● **Instructions for the task**:
Set down, word for word, the stretch of lines from the one containing "obj.parent = empty" to the end of the records below.

[Entries with model source code]
-.-.-
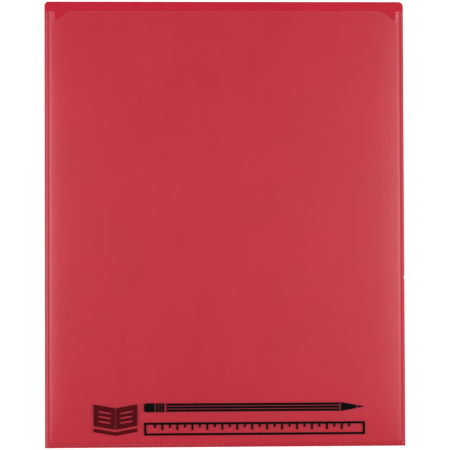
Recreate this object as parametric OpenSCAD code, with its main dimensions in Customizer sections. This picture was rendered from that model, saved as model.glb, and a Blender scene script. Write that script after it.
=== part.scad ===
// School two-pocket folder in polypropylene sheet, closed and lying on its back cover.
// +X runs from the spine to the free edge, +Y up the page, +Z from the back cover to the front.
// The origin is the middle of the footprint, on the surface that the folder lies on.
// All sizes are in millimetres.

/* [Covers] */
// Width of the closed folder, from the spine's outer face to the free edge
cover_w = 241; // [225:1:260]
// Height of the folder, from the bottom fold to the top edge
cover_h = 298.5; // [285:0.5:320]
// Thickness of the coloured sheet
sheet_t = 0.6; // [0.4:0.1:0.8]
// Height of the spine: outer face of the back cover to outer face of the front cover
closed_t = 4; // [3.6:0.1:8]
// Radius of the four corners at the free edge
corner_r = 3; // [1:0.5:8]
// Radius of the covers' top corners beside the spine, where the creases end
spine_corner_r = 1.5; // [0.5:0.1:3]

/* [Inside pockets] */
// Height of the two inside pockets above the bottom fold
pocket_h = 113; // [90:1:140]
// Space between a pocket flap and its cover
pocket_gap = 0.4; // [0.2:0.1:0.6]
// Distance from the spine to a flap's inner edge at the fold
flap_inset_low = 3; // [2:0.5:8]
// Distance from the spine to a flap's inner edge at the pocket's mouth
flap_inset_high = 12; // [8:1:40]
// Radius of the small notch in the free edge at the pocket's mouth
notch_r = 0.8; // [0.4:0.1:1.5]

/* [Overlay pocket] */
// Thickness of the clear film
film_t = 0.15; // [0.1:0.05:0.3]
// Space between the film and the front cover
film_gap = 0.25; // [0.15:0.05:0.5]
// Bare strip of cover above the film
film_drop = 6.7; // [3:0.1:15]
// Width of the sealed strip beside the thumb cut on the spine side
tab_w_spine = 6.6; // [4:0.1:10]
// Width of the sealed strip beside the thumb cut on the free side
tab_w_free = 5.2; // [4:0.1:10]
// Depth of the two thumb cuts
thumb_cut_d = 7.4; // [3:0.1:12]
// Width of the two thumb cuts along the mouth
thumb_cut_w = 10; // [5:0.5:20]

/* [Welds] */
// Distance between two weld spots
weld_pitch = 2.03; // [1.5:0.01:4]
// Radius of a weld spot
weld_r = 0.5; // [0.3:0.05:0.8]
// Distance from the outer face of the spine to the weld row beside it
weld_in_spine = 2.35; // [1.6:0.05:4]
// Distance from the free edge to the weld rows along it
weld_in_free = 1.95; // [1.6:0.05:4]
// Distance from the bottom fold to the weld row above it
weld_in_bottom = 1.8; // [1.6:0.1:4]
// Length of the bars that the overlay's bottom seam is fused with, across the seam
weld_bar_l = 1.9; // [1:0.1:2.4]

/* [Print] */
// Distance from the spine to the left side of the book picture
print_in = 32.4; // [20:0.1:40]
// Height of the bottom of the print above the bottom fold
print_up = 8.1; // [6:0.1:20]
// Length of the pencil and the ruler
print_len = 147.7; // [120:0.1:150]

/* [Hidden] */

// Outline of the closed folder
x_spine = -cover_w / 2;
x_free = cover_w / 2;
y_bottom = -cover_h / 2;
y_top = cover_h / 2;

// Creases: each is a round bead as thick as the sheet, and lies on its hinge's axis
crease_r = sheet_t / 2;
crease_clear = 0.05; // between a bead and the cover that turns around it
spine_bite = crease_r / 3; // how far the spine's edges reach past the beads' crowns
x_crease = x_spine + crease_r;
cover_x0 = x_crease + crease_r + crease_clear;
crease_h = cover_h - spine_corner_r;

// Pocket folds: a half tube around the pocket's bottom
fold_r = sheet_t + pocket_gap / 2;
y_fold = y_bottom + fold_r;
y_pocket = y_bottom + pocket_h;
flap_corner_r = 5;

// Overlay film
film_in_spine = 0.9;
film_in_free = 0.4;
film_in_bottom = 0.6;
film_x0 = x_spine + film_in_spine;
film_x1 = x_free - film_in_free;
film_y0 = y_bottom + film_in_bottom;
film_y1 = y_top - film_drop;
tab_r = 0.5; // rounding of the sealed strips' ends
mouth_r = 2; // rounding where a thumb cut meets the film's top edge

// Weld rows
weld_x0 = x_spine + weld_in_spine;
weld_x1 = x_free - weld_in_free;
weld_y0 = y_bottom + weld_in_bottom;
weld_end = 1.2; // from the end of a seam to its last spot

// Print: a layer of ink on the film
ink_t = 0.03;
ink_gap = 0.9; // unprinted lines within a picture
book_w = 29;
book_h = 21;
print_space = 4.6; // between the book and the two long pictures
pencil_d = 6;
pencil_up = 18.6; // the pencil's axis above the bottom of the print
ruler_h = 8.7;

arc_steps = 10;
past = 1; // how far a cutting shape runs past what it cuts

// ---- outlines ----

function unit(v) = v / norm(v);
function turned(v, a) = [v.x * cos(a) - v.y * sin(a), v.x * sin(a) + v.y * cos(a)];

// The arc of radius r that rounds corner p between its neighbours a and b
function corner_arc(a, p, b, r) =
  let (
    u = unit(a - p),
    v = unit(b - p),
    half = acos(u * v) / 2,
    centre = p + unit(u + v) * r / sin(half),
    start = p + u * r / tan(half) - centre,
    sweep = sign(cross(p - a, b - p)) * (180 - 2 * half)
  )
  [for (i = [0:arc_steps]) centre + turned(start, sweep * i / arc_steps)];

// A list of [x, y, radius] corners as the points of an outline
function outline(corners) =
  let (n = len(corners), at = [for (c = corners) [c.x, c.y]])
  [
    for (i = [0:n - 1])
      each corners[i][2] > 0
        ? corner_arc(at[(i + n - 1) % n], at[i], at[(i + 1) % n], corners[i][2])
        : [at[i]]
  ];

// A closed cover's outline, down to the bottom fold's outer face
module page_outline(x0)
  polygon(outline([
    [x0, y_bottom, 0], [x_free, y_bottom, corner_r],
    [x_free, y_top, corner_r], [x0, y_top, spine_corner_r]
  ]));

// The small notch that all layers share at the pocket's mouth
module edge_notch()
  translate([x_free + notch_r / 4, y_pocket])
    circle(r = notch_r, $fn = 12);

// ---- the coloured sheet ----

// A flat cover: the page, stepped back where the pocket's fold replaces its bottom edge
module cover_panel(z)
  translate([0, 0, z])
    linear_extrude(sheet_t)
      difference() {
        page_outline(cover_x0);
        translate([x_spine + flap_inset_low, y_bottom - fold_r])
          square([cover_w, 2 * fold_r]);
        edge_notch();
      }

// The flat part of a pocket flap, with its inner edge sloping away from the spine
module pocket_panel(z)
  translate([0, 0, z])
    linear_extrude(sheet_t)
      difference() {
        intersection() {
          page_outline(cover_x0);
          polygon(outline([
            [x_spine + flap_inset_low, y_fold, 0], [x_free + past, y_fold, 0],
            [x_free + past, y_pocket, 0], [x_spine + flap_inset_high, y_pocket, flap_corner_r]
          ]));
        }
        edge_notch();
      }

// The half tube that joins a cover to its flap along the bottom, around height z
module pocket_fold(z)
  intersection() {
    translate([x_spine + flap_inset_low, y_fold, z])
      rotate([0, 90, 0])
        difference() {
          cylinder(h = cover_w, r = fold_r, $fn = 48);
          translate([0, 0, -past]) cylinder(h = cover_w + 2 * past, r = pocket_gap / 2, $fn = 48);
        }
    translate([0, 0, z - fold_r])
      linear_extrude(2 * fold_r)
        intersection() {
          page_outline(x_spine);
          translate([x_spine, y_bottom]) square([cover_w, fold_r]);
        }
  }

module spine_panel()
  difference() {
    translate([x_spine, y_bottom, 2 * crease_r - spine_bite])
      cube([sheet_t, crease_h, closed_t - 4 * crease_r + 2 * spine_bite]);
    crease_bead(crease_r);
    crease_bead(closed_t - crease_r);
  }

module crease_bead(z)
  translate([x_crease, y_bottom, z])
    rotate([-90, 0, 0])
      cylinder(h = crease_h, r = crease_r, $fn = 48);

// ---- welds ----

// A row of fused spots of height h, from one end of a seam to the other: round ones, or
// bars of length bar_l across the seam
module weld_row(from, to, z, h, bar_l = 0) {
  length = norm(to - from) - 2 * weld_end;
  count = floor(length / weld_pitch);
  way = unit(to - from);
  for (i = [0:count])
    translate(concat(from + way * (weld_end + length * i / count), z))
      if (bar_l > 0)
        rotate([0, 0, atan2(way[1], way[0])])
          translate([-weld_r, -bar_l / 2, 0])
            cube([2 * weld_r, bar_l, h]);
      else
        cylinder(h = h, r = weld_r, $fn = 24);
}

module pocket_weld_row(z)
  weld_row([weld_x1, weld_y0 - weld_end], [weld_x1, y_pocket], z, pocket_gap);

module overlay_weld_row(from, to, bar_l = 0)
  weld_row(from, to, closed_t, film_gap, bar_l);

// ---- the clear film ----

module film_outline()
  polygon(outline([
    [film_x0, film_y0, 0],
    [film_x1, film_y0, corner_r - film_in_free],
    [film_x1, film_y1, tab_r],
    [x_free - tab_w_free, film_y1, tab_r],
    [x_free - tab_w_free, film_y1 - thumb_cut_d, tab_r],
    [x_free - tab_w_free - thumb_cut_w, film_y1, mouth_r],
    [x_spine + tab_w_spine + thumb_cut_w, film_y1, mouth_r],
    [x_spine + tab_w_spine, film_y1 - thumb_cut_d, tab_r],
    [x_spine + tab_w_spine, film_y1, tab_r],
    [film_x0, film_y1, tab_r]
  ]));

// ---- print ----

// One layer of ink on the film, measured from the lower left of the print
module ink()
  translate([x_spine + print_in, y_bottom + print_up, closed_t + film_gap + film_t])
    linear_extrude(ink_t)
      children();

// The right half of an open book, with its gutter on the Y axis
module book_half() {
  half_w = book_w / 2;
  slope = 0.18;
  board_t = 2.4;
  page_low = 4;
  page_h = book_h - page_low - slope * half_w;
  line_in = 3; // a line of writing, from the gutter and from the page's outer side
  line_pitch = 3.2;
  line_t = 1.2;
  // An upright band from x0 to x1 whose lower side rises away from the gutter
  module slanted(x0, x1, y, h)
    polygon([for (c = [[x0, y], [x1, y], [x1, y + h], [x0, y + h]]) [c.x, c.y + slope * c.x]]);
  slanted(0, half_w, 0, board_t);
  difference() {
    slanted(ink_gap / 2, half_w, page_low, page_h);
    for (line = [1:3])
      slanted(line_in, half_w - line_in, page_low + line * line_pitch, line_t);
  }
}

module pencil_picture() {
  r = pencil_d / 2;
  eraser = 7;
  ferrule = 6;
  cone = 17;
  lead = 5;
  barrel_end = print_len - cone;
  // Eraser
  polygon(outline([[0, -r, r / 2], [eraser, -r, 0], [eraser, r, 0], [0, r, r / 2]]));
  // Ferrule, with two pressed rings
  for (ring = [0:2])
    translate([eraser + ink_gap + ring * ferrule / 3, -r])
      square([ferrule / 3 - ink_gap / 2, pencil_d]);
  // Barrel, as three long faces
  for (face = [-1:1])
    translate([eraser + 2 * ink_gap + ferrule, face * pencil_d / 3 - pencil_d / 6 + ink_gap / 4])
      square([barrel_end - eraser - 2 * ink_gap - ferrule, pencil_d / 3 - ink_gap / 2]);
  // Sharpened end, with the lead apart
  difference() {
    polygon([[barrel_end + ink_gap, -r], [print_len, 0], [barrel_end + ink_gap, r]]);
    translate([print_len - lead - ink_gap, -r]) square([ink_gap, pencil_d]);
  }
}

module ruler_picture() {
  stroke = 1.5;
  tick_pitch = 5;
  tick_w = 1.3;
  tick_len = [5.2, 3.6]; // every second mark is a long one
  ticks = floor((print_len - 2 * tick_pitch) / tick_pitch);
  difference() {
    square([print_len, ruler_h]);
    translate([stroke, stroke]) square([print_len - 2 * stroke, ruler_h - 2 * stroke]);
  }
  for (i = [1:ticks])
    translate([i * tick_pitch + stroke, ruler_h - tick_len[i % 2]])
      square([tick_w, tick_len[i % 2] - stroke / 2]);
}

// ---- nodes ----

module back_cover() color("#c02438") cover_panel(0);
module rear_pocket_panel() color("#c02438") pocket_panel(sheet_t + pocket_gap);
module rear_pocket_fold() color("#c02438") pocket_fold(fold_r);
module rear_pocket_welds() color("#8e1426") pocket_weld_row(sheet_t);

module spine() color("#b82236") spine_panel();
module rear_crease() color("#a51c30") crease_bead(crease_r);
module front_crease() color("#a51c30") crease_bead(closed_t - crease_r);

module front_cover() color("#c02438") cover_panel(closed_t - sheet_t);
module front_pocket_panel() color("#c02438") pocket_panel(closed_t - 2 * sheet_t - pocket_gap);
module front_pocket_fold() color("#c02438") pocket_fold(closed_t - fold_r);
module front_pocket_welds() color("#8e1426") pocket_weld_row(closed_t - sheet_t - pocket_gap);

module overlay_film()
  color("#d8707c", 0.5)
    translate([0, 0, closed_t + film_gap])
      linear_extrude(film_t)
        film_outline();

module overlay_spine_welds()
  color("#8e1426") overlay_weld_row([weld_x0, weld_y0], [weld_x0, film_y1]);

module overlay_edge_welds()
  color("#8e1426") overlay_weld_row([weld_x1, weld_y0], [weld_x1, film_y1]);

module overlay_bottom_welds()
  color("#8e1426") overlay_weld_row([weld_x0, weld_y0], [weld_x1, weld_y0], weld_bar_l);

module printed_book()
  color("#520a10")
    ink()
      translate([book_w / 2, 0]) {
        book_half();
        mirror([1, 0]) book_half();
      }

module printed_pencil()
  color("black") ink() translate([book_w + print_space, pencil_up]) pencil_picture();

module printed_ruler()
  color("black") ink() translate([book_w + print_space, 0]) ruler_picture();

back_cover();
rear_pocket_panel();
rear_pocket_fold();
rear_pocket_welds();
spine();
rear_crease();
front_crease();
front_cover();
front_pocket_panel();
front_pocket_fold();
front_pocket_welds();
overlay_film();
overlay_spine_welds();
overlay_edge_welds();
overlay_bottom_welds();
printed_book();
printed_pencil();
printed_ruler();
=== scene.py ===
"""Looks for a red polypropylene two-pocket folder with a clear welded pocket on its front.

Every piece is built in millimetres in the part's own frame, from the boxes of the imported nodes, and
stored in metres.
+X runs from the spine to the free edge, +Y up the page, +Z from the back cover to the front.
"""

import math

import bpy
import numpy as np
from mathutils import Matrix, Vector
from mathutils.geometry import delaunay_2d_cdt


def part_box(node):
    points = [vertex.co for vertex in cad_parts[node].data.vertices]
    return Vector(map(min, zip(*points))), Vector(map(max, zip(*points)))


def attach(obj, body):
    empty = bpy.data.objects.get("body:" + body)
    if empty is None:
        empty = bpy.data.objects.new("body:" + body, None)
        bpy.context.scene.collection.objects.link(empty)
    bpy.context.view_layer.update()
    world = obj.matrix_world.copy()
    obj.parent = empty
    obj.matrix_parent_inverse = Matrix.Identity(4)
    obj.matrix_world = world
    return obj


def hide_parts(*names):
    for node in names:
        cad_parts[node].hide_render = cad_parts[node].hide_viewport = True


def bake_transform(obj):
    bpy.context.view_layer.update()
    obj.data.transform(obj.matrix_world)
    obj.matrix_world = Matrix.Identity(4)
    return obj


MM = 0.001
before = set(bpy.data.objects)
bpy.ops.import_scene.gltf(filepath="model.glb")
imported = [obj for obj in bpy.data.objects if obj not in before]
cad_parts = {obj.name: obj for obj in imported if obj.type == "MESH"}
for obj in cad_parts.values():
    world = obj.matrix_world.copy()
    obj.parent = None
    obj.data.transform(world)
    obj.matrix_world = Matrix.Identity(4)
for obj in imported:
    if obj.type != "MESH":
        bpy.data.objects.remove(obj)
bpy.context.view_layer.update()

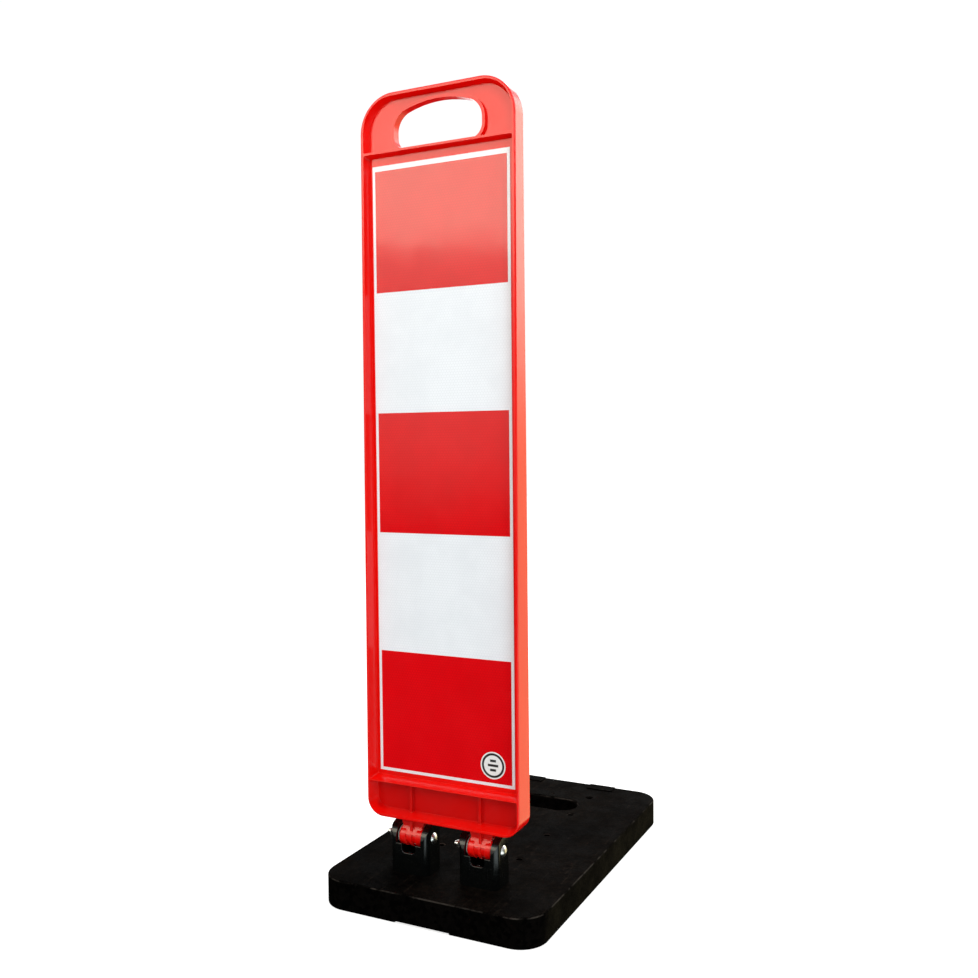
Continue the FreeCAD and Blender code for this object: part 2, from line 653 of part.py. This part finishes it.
-.-.-
● **Correct result**:
    obj.parent = empty
    obj.matrix_parent_inverse = Matrix.Identity(4)
    obj.matrix_world = world
    return obj


def hide_parts(*names):
    for node in names:
        cad_parts[node].hide_render = cad_parts[node].hide_viewport = True


def bake_transform(obj):
    bpy.context.view_layer.update()
    obj.data.transform(obj.matrix_world)
    obj.matrix_world = Matrix.Identity(4)
    return obj


MM = 0.001
before = set(bpy.data.objects)
bpy.ops.import_scene.gltf(filepath="model.glb")
imported = [obj for obj in bpy.data.objects if obj not in before]
cad_parts = {obj.name: obj for obj in imported if obj.type == "MESH"}
for obj in cad_parts.values():
    world = obj.matrix_world.copy()
    obj.parent = None
    obj.data.transform(world)
    obj.matrix_world = Matrix.Identity(4)
for obj in imported:
    if obj.type != "MESH":
        bpy.data.objects.remove(obj)
bpy.context.view_layer.update()

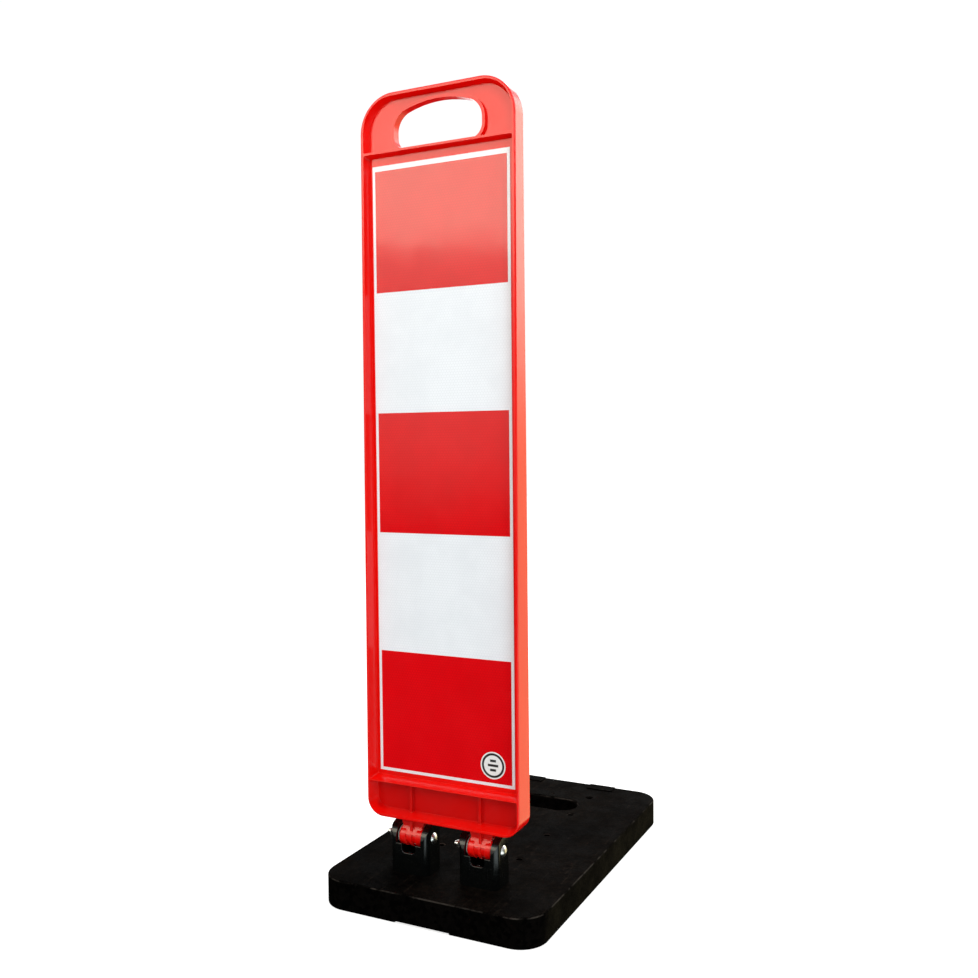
Continue the FreeCAD and Blender code for this object: part 2, from line 653 of part.py. This part finishes it.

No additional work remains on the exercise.